Object modeling scripts
********
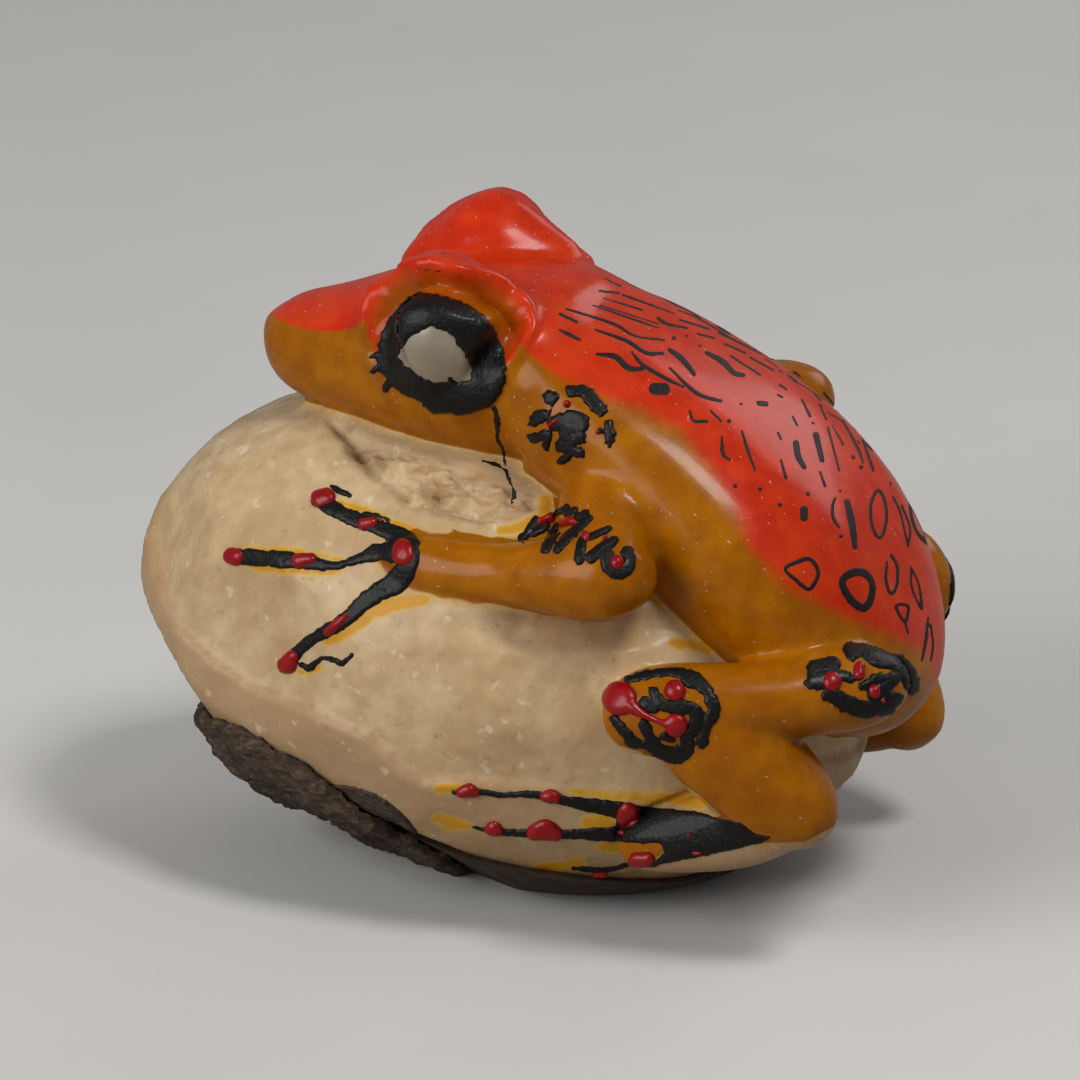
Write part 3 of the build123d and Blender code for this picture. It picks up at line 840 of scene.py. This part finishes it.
def redGlossFinish():
    finish = Finish("redGloss")
    grain = finish.noise(0.8 * mm, 3)
    colour = finish.mix(grain, tone(116, 2, 8), tone(158, 8, 16))
    skin = finish.noise(0.3 * mm, 2)
    return finish.surface(Base_Color=colour, Roughness=0.25 + 0.15 * grain, Specular_IOR_Level=0.25,
                          Coat_Weight=0.18, Coat_Roughness=0.1, Normal=finish.bump(skin, 0.04 * mm, 0.4))


def eyeFinish():
    finish = Finish("bareEye")
    cloud = finish.noise(1.6 * mm, 3)
    colour = finish.mix(cloud, tone(128, 116, 98), tone(160, 150, 130))
    return finish.surface(Base_Color=colour, Roughness=0.3 + 0.15 * cloud, Coat_Weight=0.2, Coat_Roughness=0.15,
                          Normal=finish.bump(finish.noise(0.4 * mm, 2), 0.03 * mm, 0.3))


def carvedFinish():
    finish = Finish("dyedIvory")
    edge, softness = finish.field("redEdge"), finish.field("redSoftness")
    dye, bleed = finish.field("dyeEdge"), finish.field("bleed")
    pared, chipped = finish.field("pared"), finish.field("chipped")
    broad, middle, fine = finish.noise(6 * mm, 3), finish.noise(1.8 * mm, 4), finish.noise(0.45 * mm, 3)
    specks = finish.noise(0.28 * mm, 1).step(0.74, 0.78)
    hoodShade, shade = finish.field("hoodShade"), finish.field("shade")
    flake = finish.noise(1.9 * mm, 2, 0.5, 0.5, finish.stretched((1.0, 1.0, 2.6), (0, 0.55, 0.3)))
    plates = flake.maths("SNAP", flake, 0.07)
    red = finish.mix(middle.step(0.35, 0.7), tone(190, 40, 9), tone(208, 54, 16))
    red = finish.mix(broad.step(0.45, 0.75) * 0.5, red, tone(196, 64, 18))
    amber = finish.mix(middle.step(0.3, 0.7), tone(150, 84, 0), tone(172, 103, 0))
    amber = finish.mix(broad.step(0.4, 0.8) * 0.6, amber, tone(134, 70, 0))
    pale = finish.mix(middle.step(0.3, 0.75), tone(184, 154, 114), tone(204, 179, 140))
    pale = finish.mix(broad.step(0.35, 0.8) * 0.6, pale, tone(174, 138, 98))
    pale = finish.mix((1 - pared) * 0.65, pale, tone(158, 124, 92))
    pale = finish.mix(chipped * flake.step(0.5, 0.38) * 0.6, pale, tone(160, 118, 84))
    # painted shadow under the forearm, under the chin and along the nut's bottom edge
    pale = finish.mix(shade * 0.45, pale, tone(132, 86, 46))
    pale = finish.mix((1 - fine.step(0.26, 0.36)) * 0.35, pale, tone(140, 104, 72))
    pale = finish.mix(finish.noise(1.2 * mm, 2).step(0.66, 0.72) * 0.4, pale, tone(222, 208, 182))
    wobble = (middle - 0.5) * 0.5 + (fine - 0.5) * 0.35
    redShare = (edge + wobble * softness).step(-1 * softness, softness)
    dyed = finish.mix(redShare, amber, red)
    # painted shade in the hood's recess: the dye turns darker brown-orange there
    dyed = finish.mix(hoodShade * 0.6, dyed, tone(160, 70, 4))
    stain = finish.mix(bleed.step(0.3, 0.9), tone(206, 172, 60), tone(196, 138, 4))
    stained = finish.mix((bleed * (0.45 + middle * 0.8)).step(0.08, 0.72) * 0.9, pale, stain)
    dyeShare = (dye + wobble * 0.05).step(-0.07, 0.09)
    pooled = (dye + wobble * 0.3).step(-0.1, 0.15) * (1 - (dye + wobble * 0.3).step(0.2, 0.9))
    dyed = finish.mix(pooled * 0.35, dyed, tone(116, 66, 4))
    halo = dye.step(-0.75, -0.1)
    colour = finish.mix(dyeShare, finish.mix(halo * 0.35, stained, tone(190, 140, 40)), dyed)
    colour = finish.mix(specks * 0.35, colour, tone(232, 214, 190))
    colour = finish.mix(finish.field("ink"), colour, tone(10, 9, 9))
    height = fine * 0.35 + middle * 0.5 + chipped * plates * 9
    return finish.surface(Base_Color=colour, Roughness=0.15 + 0.14 * middle + 0.06 * fine,
                          Specular_IOR_Level=0.14, Coat_Weight=0.09 * dyeShare, Coat_Roughness=0.08,
                          Subsurface_Weight=0.08, Subsurface_Scale=0.7 * mm, Subsurface_Radius=(1.0, 0.5, 0.25),
                          Normal=finish.bump(height, 0.06 * mm, 0.35))


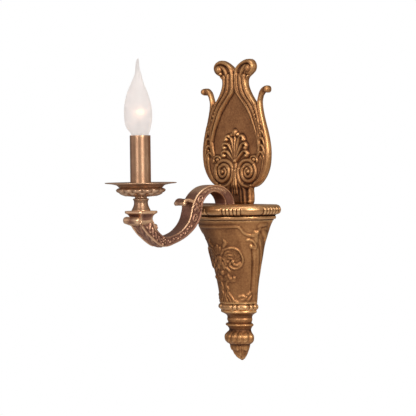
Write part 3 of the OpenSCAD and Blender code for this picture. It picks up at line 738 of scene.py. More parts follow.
# Middle line of the arm with its half thickness, (p, z, half)
ARM_LINE = [[29.2, 53.9, 8.6], [30, 58.5, 8.3], [34.5, 66, 7.2], [43.5, 72.6, 5.8],
            [57, 75.4, 4.7], [70.5, 72.2, 5.6], [81.5, 64, 7], [87.5, 54, 8.6], [90, 43.5, 9.3],
            [95.2, 33.5, 8], [103.8, 24.5, 6.6], [116, 16.8, 5.6], [130, 12, 5.6],
            [143, 9.8, 6.4], [153, 13.5, 6.5], [162, 20.2, 7], [170.3, 28.6, 8.6],
            [175.5, 37, 10.4]]
ARM_HALF_WIDTH = 10.0
ARM_CELL = 0.65
FOOT_P = 50                                # the arm's foot, which stands on the bracket, ends here

# Places of its ornament, as (p, z)
OVALS = ((82.4, 62.4), (95, 40))
CLASP = (89, 52)
ROSETTE = (148.8, 11.6)
LEAF_END = (109.4, 57.2)
SMALL_SCROLL = (160.4, 30)


def joined(parts):
    """One list of points and faces out of several closed shells."""
    verts, faces, count = [], [], 0
    for v, f in parts:
        verts.append(np.asarray(v, float))
        faces += [[i + count for i in face] for face in f]
        count += len(v)
    return np.vstack(verts), faces


def near_line(line, p, z):
    """Index of the station nearest to a place."""
    return int(np.argmin(np.hypot(line[:, 0] - p, line[:, 1] - z)))


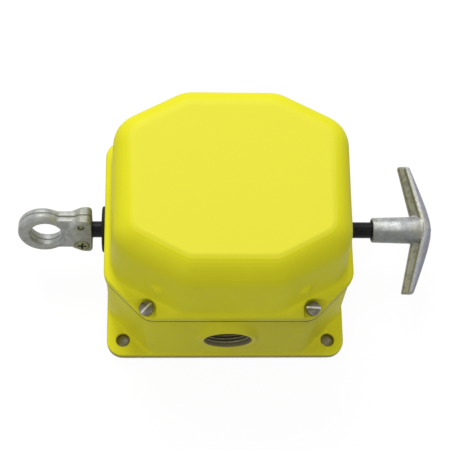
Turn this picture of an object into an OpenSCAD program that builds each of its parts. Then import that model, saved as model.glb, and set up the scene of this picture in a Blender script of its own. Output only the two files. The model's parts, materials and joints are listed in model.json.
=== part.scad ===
// Rope pull switch: a pull on the rope eye trips it, and the T-handle resets it.
// Origin: centre of the flat mounting face. X runs along the pull shaft, from the
// rope eye at -X to the T-handle at +X. -Y is the conduit side and +Z points up.

/* [Base housing] */
// Width and depth of the square mounting flange
flange_w = 139.7; // [125:0.1:160]
// Thickness of the mounting flange
flange_t = 6.4; // [5:0.1:8]
// Radius of the flange corners
flange_r = 9.5; // [4:0.5:12]
// Distance of the mounting holes from the flange edges
hole_in = 9.5; // [8:0.1:11]
// Diameter of the mounting holes
hole_d = 8; // [5.5:0.1:9]
// Height of the joint face that carries the cover
base_h = 50; // [47:0.5:60]
// Distance of the front and rear walls inside the flange edges, at the flange
foot_in = 1; // [0.8:0.1:4]
// Distance from the mounting holes' centres to the foot of the cut corners
foot_gap = 5.2; // [4.8:0.1:6.4]
// Thickness of the base and cover walls
wall = 4.2; // [3.2:0.1:5]
// Thickness of the housing floor
floor_t = 5; // [3.5:0.1:6]
// How far the shaft bosses stand out beyond the flange
boss_out = 0.5; // [0.4:0.1:3]
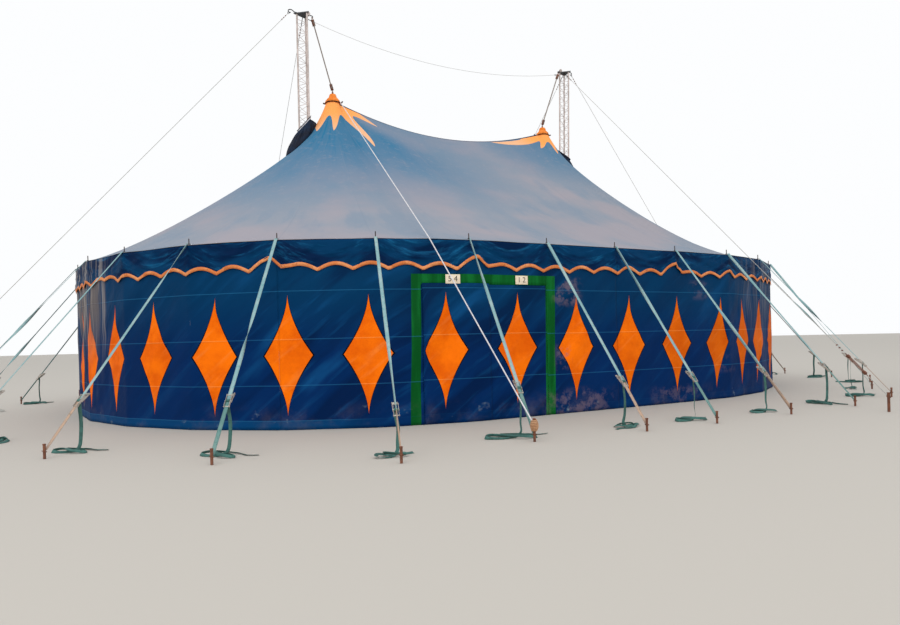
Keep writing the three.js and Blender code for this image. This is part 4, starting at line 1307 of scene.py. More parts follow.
# the curtains overlap in the middle, and their pattern sits a little higher than the walls'
CURTAIN_TOP = DOOR_HEIGHT + CURTAIN_RAISED
wall_sheet("curtain_cloth_left", DOOR_LEFT, DOOR_MIDDLE + 0.03, WALL_FOOT, CURTAIN_TOP,
           "door_curtain_left", lap=0.004, raised=CURTAIN_RAISED)
wall_sheet("curtain_cloth_right", DOOR_MIDDLE, DOOR_RIGHT, WALL_FOOT, CURTAIN_TOP,
           "door_curtain_right", lap=-0.003, raised=CURTAIN_RAISED)

# %% [markdown]
# ## Valance
# A short skirt hangs under the eave to keep rain out of the gap. Its foot is cut in arches, not
# quite three to a bay, with an orange binding sewn over the edge. The cloth is creased all over,
# waves gently, and is rucked up where a strap has caught it. The binding is its own narrow strip
# that wraps the edge.

# %% Shape of the valance
SCALLOP_STEP = PERIMETER / 89
SCALLOP_FIRST = -0.43
SCALLOP_CUSP = 2.495
SCALLOP_CREST = 2.588
VALANCE_TOP = 2.9917
VALANCE_OUTSIDE = 0.008
VALANCE_CLOTH = 0.003
BINDING_WIDTH = 0.058
BINDING_CLOTH = 0.006
# where the foot is rucked up along the plan, by how much, and how far to each side
RUCKS = ((-6.22, 0.13, 0.35), (-2.87, 0.13, 0.36), (0.40, 0.04, 0.25), (1.62, 0.15, 0.42),
         (3.30, 0.06, 0.30), (14.2, 0.08, 0.3), (22.0, 0.10, 0.35), (29.8, 0.08, 0.3), (40.0, 0.07, 0.35))


def ruck_at(distance):
    lift = 0.0
    for middle, rise, reach in RUCKS:
        off = abs(from_front(distance - middle))
        lift += rise * max(0.0, 1 - off / reach) ** 1.3
    return lift


def valance_foot(distance):
    place = ((distance - SCALLOP_FIRST) / SCALLOP_STEP) % 1.0
    arch = math.sin(math.pi * place)
    slack = 0.012 * noise.noise(Vector((distance * 1.3, 4.0, 2.0)))
    return SCALLOP_CUSP + (SCALLOP_CREST - SCALLOP_CUSP) * arch + ruck_at(distance) + slack


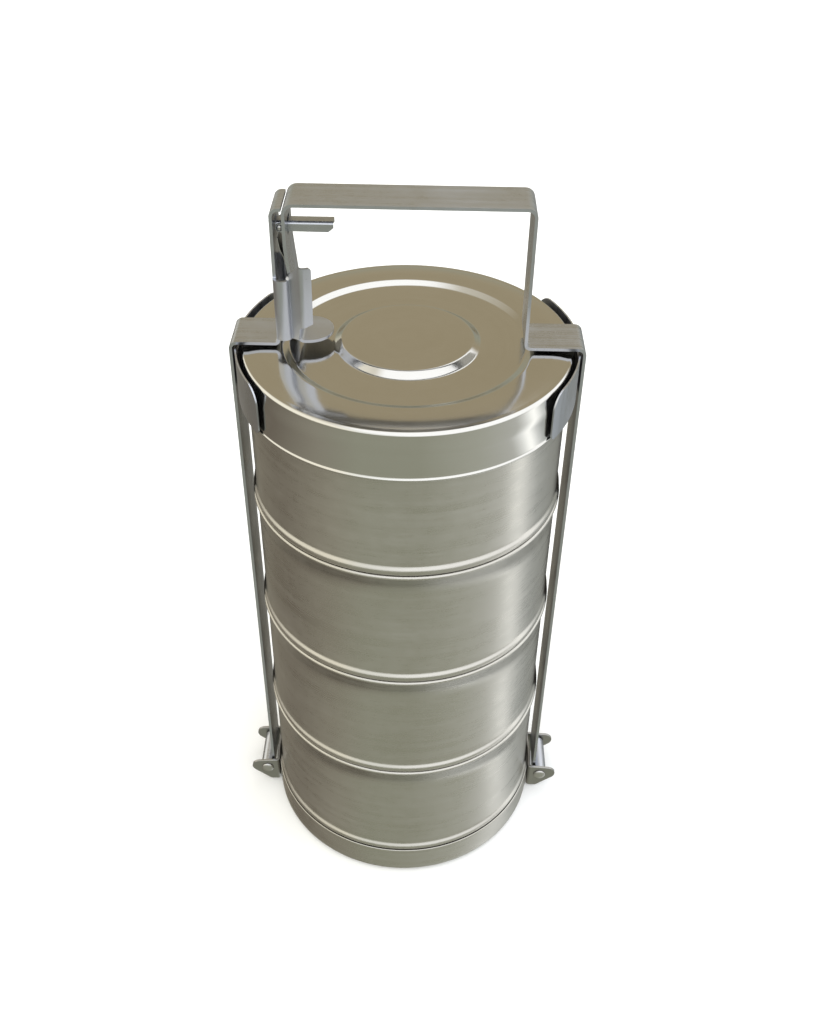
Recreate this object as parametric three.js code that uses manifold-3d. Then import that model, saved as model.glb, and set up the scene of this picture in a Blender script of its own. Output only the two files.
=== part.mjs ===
********
* _STATED GOAL_: Reproduce exactly the lines from the line with "Write part 3 of the OpenSCAD" through the line with "return int(np.argmin(np.hypot(line[:, 0]", both end lines included, and only those lines.

* _EXPECTED OUTPUT_:
Write part 3 of the OpenSCAD and Blender code for this picture. It picks up at line 738 of scene.py. More parts follow.
# Middle line of the arm with its half thickness, (p, z, half)
ARM_LINE = [[29.2, 53.9, 8.6], [30, 58.5, 8.3], [34.5, 66, 7.2], [43.5, 72.6, 5.8],
            [57, 75.4, 4.7], [70.5, 72.2, 5.6], [81.5, 64, 7], [87.5, 54, 8.6], [90, 43.5, 9.3],
            [95.2, 33.5, 8], [103.8, 24.5, 6.6], [116, 16.8, 5.6], [130, 12, 5.6],
            [143, 9.8, 6.4], [153, 13.5, 6.5], [162, 20.2, 7], [170.3, 28.6, 8.6],
            [175.5, 37, 10.4]]
ARM_HALF_WIDTH = 10.0
ARM_CELL = 0.65
FOOT_P = 50                                # the arm's foot, which stands on the bracket, ends here

# Places of its ornament, as (p, z)
OVALS = ((82.4, 62.4), (95, 40))
CLASP = (89, 52)
ROSETTE = (148.8, 11.6)
LEAF_END = (109.4, 57.2)
SMALL_SCROLL = (160.4, 30)


def joined(parts):
    """One list of points and faces out of several closed shells."""
    verts, faces, count = [], [], 0
    for v, f in parts:
        verts.append(np.asarray(v, float))
        faces += [[i + count for i in face] for face in f]
        count += len(v)
    return np.vstack(verts), faces


def near_line(line, p, z):
    """Index of the station nearest to a place."""
    return int(np.argmin(np.hypot(line[:, 0] - p, line[:, 1] - z)))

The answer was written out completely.